▶ [Task brief]
Locate and copy each line in the data that contains the word "None".

-- Start Material shown --

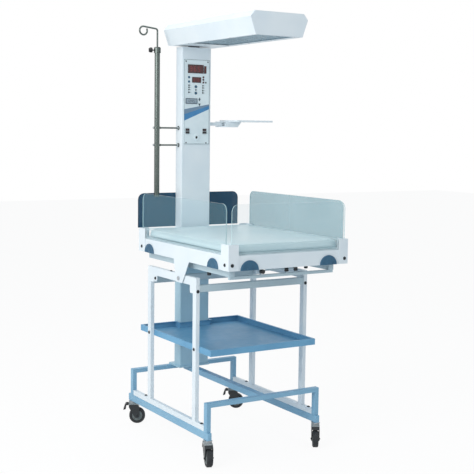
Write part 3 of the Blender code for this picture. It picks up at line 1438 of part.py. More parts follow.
def build_under_frame():
    """The welded frame under the deck: two bearers, two long rails and a bar across their front."""
    half = BED_RAIL_INNER - GAP
    pivot = (0.0, TILT_Y, TILT_HEIGHT)
    frame = block(
        "under_bed_frame",
        (-half, FRONT_BEARER_Y, BED_RAIL_BOTTOM),
        (half, FRONT_BEARER_Y + BEARER_DEPTH, BED_RAIL_TOP),
        GREY_PAINT,
        origin=pivot,
    )
    rear_bearer = block(
        "rear_bearer",
        (-half, REAR_BEARER_Y, BED_RAIL_BOTTOM),
        (half, REAR_BEARER_Y + BEARER_DEPTH, BED_RAIL_TOP),
        GREY_PAINT,
    )
    rail_top = BED_RAIL_BOTTOM + WELD_OVERLAP
    rail_bottom = rail_top - UNDER_RAIL_HEIGHT
    inner = UNDER_RAIL_OUTER - UNDER_RAIL_WIDTH
    for side, sign in (("left", -1), ("right", 1)):
        faces = sorted((sign * UNDER_RAIL_OUTER, sign * inner))
        rail = block(
            "under_rail_" + side,
            (faces[0], UNDER_RAIL_FRONT, rail_bottom),
            (faces[1], UNDER_RAIL_REAR, rail_top),
            GREY_PAINT,
        )
        join(frame, rail)
    join(frame, rear_bearer)
    bar_top = rail_bottom + WELD_OVERLAP
    bar = block(
        "under_bar",
        (-UNDER_RAIL_OUTER + EDGE_ROUND, UNDER_RAIL_FRONT + EDGE_ROUND, bar_top - UNDER_BAR_HEIGHT),
        (UNDER_RAIL_OUTER - EDGE_ROUND, UNDER_RAIL_FRONT + EDGE_ROUND + UNDER_BAR_HEIGHT, bar_top),
        GREY_PAINT,
    )
    join(frame, bar)


def build_corner_brackets():
    """Four corner brackets: an outer angle, and above the rails an inner guide for the clear walls."""
    for end, end_sign in (("front", -1), ("rear", 1)):
        for side, side_sign in (("left", -1), ("right", 1)):
            build_corner_bracket(end + "_" + side, side_sign, end_sign)


def build_corner_bracket(name, side_sign, end_sign):
    corner_y = BED_FRONT if end_sign < 0 else BED_REAR

    def placed(points):
        """Turns distances in from the corner, along X and along Y, into places."""
        return [
            (side_sign * (BED_HALF_WIDTH - across), corner_y - end_sign * along)
            for across, along in points
        ]

    skin = [
        (0.0, 0.0),
        (BRACKET_END_LEG, 0.0),
        (BRACKET_END_LEG, BRACKET_SHEET),
        (BRACKET_SHEET, BRACKET_SHEET),
        (BRACKET_SHEET, BRACKET_SIDE_LEG),
        (0.0, BRACKET_SIDE_LEG),
    ]
    foot_stop = FOOT_PANEL_INSET - PANEL_CLEARANCE
    side_stop = SIDE_PANEL_INSET - PANEL_CLEARANCE
    weld = BRACKET_SHEET / 2
    guide = [
        (weld, weld),
        (foot_stop, weld),
        (foot_stop, GUIDE_OFFSET),
        (BRACKET_END_LEG, GUIDE_OFFSET),
        (BRACKET_END_LEG, GUIDE_INNER),
        (GUIDE_INNER, GUIDE_INNER),
        (GUIDE_INNER, BRACKET_SIDE_LEG),
        (GUIDE_OFFSET, BRACKET_SIDE_LEG),
        (GUIDE_OFFSET, side_stop),
        (weld, side_stop),
    ]
    pivot = (0.0, TILT_Y, TILT_HEIGHT)
    bracket = plate(
        "corner_bracket_" + name, [placed(skin)], BED_RAIL_BOTTOM, BRACKET_TOP, "XY", WHITE_PAINT,
        origin=pivot,
    )
    top = BRACKET_TOP - WELD_OVERLAP
    join(bracket, plate("guide_" + name, [placed(guide)], DECK_BOTTOM, top, "XY", WHITE_PAINT))


def build_tilt_pivots():
    """Two pins: a head outside the bed's hanger, a collar between, and a nut inside the side frame."""
    for side, sign in (("left", -1), ("right", 1)):
        head = BED_RAIL_OUTER + GAP
        gap_outer = BED_RAIL_OUTER - TILT_PLATE_THICKNESS - GAP
        gap_inner = SIDE_HALF_WIDTH + GAP
        nut = SIDE_INNER - GAP
        profile = [
            (0.0, head + TILT_HEAD_THICKNESS),
            (TILT_HEAD_RADIUS, head + TILT_HEAD_THICKNESS),
            (TILT_HEAD_RADIUS, head),
            (TILT_PIN_RADIUS, head),
            (TILT_PIN_RADIUS, gap_outer),
            (TILT_HEAD_RADIUS, gap_outer),
            (TILT_HEAD_RADIUS, gap_inner),
            (TILT_PIN_RADIUS, gap_inner),
            (TILT_PIN_RADIUS, nut),
            (TILT_HEAD_RADIUS, nut),
            (TILT_HEAD_RADIUS, nut - TILT_HEAD_THICKNESS),
            (0.0, nut - TILT_HEAD_THICKNESS),
        ]
        turn = (0.0, sign * math.radians(90), 0.0)
        turned("tilt_pivot_" + side, profile, STEEL, (0.0, TILT_Y, TILT_HEIGHT), turn, steps=PIN_STEPS)


def build_mattress():
    """The mattress: a foam pad in a vinyl cover, crowned on top and drawn in along its sides."""
    half_x = BED_HALF_WIDTH - GUIDE_INNER - MATTRESS_SIDE_CLEARANCE
    front = BED_FRONT + GUIDE_INNER + MATTRESS_SIDE_CLEARANCE
    rear = NOTCH_Y - MATTRESS_REAR_CLEARANCE
    half_y = (rear - front) / 2
    middle_y = (rear + front) / 2
    crown = MATTRESS_CREST - MATTRESS_BOTTOM - MATTRESS_EDGE_HEIGHT
    shape = bmesh.new()
    bmesh.ops.create_cube(shape, size=2)
    bmesh.ops.subdivide_edges(shape, edges=shape.edges[:], cuts=MATTRESS_CUTS, use_grid_fill=True)
    for vertex in shape.verts:
        a, b, c = vertex.co
        x, y = squared_to_rounded(a, b, half_x, half_y)
        level = (c + 1) / 2
        edge = max(abs(a), abs(b))
        lift = MATTRESS_EDGE_ROUND * (1 - math.sqrt(max(0.0, 1 - level * level)))
        pull = lift + MATTRESS_DRAW_IN * level * (1 - min(abs(a), abs(b)) ** 2) * edge ** DRAW_IN_POWER
        pull += MATTRESS_SEAM_DIP * math.sin(math.pi * level) ** 2 * edge ** SIDE_POWER
        x -= math.copysign(min(pull, abs(x)), x) * edge ** SIDE_POWER * (abs(a) >= abs(b))
        y -= math.copysign(min(pull, abs(y)), y) * edge ** SIDE_POWER * (abs(b) >= abs(a))
        dome = crown * (1 - a * a) * (1 - b * b)
        soft = MATTRESS_EDGE_ROUND * MATTRESS_ROUND_SHARE * level * edge ** TOP_EDGE_POWER
        vertex.co = (x, middle_y + y, MATTRESS_BOTTOM + level * (MATTRESS_EDGE_HEIGHT + dome) - soft)
    mesh = mesh_from_bmesh("mattress", shape)
    mattress = add_object("mattress", mesh, VINYL, origin=(0.0, TILT_Y, TILT_HEIGHT))
    shade_round(mattress, math.radians(MATTRESS_SMOOTH_ANGLE))


def squared_to_rounded(a, b, half_x, half_y):
    """Maps the unit square to a rectangle whose corners are rounded in plan."""
    x = a * half_x
    y = b * half_y
    over_x = abs(x) - (half_x - MATTRESS_CORNER)
    over_y = abs(y) - (half_y - MATTRESS_CORNER)
    if over_x > 0 and over_y > 0:
        reach = max(over_x, over_y)
        scale = reach / math.hypot(over_x, over_y)
        x = math.copysign(half_x - MATTRESS_CORNER + over_x * scale, x)
        y = math.copysign(half_y - MATTRESS_CORNER + over_y * scale, y)
    return x, y


def build_clear_walls():
    bottom = BED_RAIL_TOP + GAP
    front = BED_FRONT + SIDE_PANEL_INSET
    rear = BED_REAR - SIDE_PANEL_INSET
    radii = [0.0, 0.0, PANEL_CORNER, PANEL_CORNER]
    side_outline = rounded(rectangle(front, rear, bottom, SIDE_PANEL_TOP), radii)
    for side, sign in (("left", -1), ("right", 1)):
        outer = BED_HALF_WIDTH - PANEL_OFFSET
        faces = sorted((sign * outer, sign * (outer - PANEL_THICKNESS)))
        plate(
            "side_panel_" + side, [side_outline], faces[0], faces[1], "YZ", CLEAR,
            origin=(sign * outer, (front + rear) / 2, bottom),
        )
    half = BED_HALF_WIDTH - FOOT_PANEL_INSET
    foot_outline = rounded(rectangle(-half, half, bottom, SIDE_PANEL_TOP), radii)
    face = BED_FRONT + PANEL_OFFSET
    plate(
        "foot_panel", [foot_outline], face, face + PANEL_THICKNESS, "XZ", CLEAR,
        origin=(0.0, face, bottom),
    )
    back = COLUMN_REAR + GAP
    head_corners = rectangle(
        -HEAD_PANEL_HALF_WIDTH, HEAD_PANEL_HALF_WIDTH, HEAD_PANEL_BOTTOM, HEAD_PANEL_TOP
    )
    head_outline = rounded(head_corners, radii)
    plate("head_panel", [head_outline], back, back + PANEL_THICKNESS, "XZ", TINTED)
    clamp_face = back + PANEL_THICKNESS + GAP
    block(
        "head_panel_clamp",
        (-CLAMP_HALF_WIDTH, clamp_face, CLAMP_BOTTOM),
        (CLAMP_HALF_WIDTH, clamp_face + CLAMP_THICKNESS, CLAMP_TOP),
        WHITE_PAINT,
        edge=EDGE_ROUND / 2,
    )


def centre_on_origin():
    """Moves the whole model so that the origin lies under the middle of its outline seen from above."""
    graph = bpy.context.evaluated_depsgraph_get()
    places = []
    for obj in PARTS.objects:
        if obj.type != "MESH":
            continue
        evaluated = obj.evaluated_get(graph)
        places += [evaluated.matrix_world @ vertex.co for vertex in evaluated.data.vertices]
    low_x = min(place.x for place in places)
    high_x = max(place.x for place in places)
    low_y = min(place.y for place in places)
    high_y = max(place.y for place in places)
    FRAME.location = (-(low_x + high_x) / 2, -(low_y + high_y) / 2, 0.0)


def main():
    build_base()
    build_casters()
    build_side_frames()
    build_crossbars()
    build_tray()
    build_column()
    build_fascia()
    build_controls()
    build_inlet()
    build_swivel_bearing()
    build_canopy()
    build_guard()
    build_reflector()
    build_pole()
    build_pole_holders()
    build_shelf()
    build_bed_rails()
    build_deck()
    build_under_frame()
    build_corner_brackets()
    build_tilt_pivots()
    build_mattress()
    build_clear_walls()
    centre_on_origin()


main()
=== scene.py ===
"""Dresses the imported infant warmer: finishes, mattress, fittings, fasteners, floor, lamps and camera."""

import math

import bmesh
import bpy
from mathutils import Matrix, Vector


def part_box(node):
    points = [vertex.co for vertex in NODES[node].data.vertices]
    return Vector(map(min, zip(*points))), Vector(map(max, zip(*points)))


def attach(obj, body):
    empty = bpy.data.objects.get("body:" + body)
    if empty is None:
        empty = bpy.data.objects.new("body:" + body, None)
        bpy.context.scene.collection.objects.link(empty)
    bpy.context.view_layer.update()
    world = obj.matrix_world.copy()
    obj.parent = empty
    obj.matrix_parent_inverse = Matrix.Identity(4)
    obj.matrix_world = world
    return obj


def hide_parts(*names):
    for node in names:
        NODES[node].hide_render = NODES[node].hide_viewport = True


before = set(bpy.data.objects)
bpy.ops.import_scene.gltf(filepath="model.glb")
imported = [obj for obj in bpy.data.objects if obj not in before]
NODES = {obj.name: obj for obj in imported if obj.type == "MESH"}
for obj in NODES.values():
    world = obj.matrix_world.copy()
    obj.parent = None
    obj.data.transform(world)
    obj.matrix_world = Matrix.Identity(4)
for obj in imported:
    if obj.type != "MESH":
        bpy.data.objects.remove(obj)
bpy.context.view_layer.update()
bpy.context.scene.view_settings.view_transform = "Standard"

MM = 0.001
SINK = 0.2 * MM

# Places below are measured from the column's middle across the warmer and the base's middle along it
COLUMN_LOW, COLUMN_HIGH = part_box("column")
MIDDLE_X = (COLUMN_LOW.x + COLUMN_HIGH.x) / 2
BRIDGE_LOW, BRIDGE_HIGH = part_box("base_bridge")
MIDDLE_Y = (BRIDGE_LOW.y + BRIDGE_HIGH.y) / 2
FACE_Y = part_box("control_fascia")[0].y

UP = (0.0, 0.0, 1.0)
DOWN = (0.0, 0.0, -1.0)
AWAY = (0.0, 1.0, 0.0)
TOWARDS = (0.0, -1.0, 0.0)
ORIGIN = (0.0, 0.0, 0.0)
SIDES = (("left", -1), ("right", 1))
AXIS_TURNS = {"X": (0.0, math.radians(90), 0.0), "Y": (math.radians(90), 0.0, 0.0), "Z": ORIGIN}


def at(x, y, z):
    """A place measured from the middle of the column and of the base, as world coordinates."""
    return Vector((MIDDLE_X + x, MIDDLE_Y + y, z))


def on_fascia(x, z, proud=0.0):
    """A place on the control fascia's face, or proud of it."""
    return Vector((MIDDLE_X + x, FACE_Y - proud, z))


# Camera and stage

CAMERA_YAW = math.radians(31.6114)
CAMERA_PITCH = math.radians(5.9646)
CAMERA_ROLL = math.radians(-0.7461)
CAMERA_PLACE = (-2.3588, -3.9517, 1.4002)
CAMERA_LENS = 77.212
CAMERA_SENSOR = 36.0
FLOOR_SIZE = 30.0
FLOOR_COLOUR = (0.94, 0.94, 0.94, 1.0)
FLOOR_WHITENING = 0.93
SURROUND_COLOUR = (0.84, 0.93, 1.0, 1.0)
SURROUND_STRENGTH = 0.50
LAMP_AIM = Vector((0.0, 0.0, 0.9))
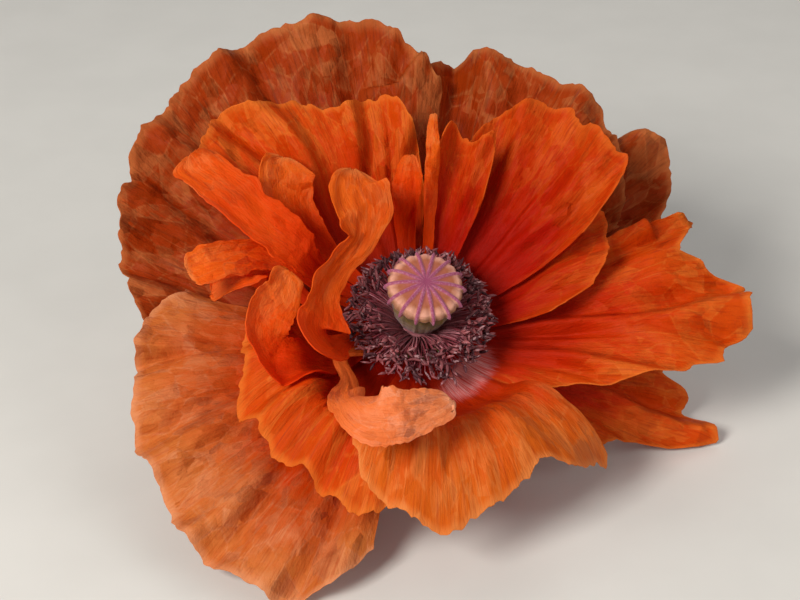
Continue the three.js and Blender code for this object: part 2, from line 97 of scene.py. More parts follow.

-- End Material shown --

▶ [Answer]
    if empty is None:
        empty = bpy.data.objects.new("body:" + body, None)
    obj.parent = None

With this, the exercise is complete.